I love the fall.
For me, it means the kids are back to school, cooler temperatures and comfort food. The farmer’s markets are full of great veggies, perfect for creating a meal on a cold day.
As the leaves begin to change hunters are out at the camps and we are almost done the first hunt. Now, more than ever, there seems to be more and more focus on the local food movement. This week’s recipe is a favourite in our household, although we typically only make it with beef. It is tasty and sticks to the bones, especially on a cold day.
Happy Cooking and enjoy!
- 2 1/2 lbs moose (or beef), cut into 1 inch cubes
- 2 tbs shortening
- 1/4 tsp cracked black pepper
- 1/2 tsp paprika
- 1 bay leaf
- 1 tsp salt
- 2 (10 1/2 oz) cans condensed beef broth
- 1 cup dry red wine
- 1 large onion, diced
- 3 carrots, sliced
- 1 medium onion, diced
- 12 small new potatoes, peeled
- 2 tbs butter
- 2 tbs flour
- Saute meat cubes in shortening until brown on all sides. Deglaze with red wine.

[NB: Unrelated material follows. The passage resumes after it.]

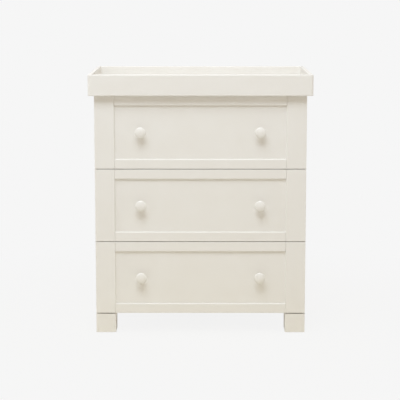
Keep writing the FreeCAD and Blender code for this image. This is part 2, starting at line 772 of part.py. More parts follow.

- Add pepper, paprika, bay leaf, salt, beef broth, onion, and carrots.
- Cover and simmer until meat is tender, about 2 hours.
- Add potatoes; cover and simmer for an additional 15 minutes, or until the vegetables are barely tender.
- Mix butter and flour into a paste.
- Drop paste into simmering stew.
- Cook, stirring constantly until stew bubbles and thickens.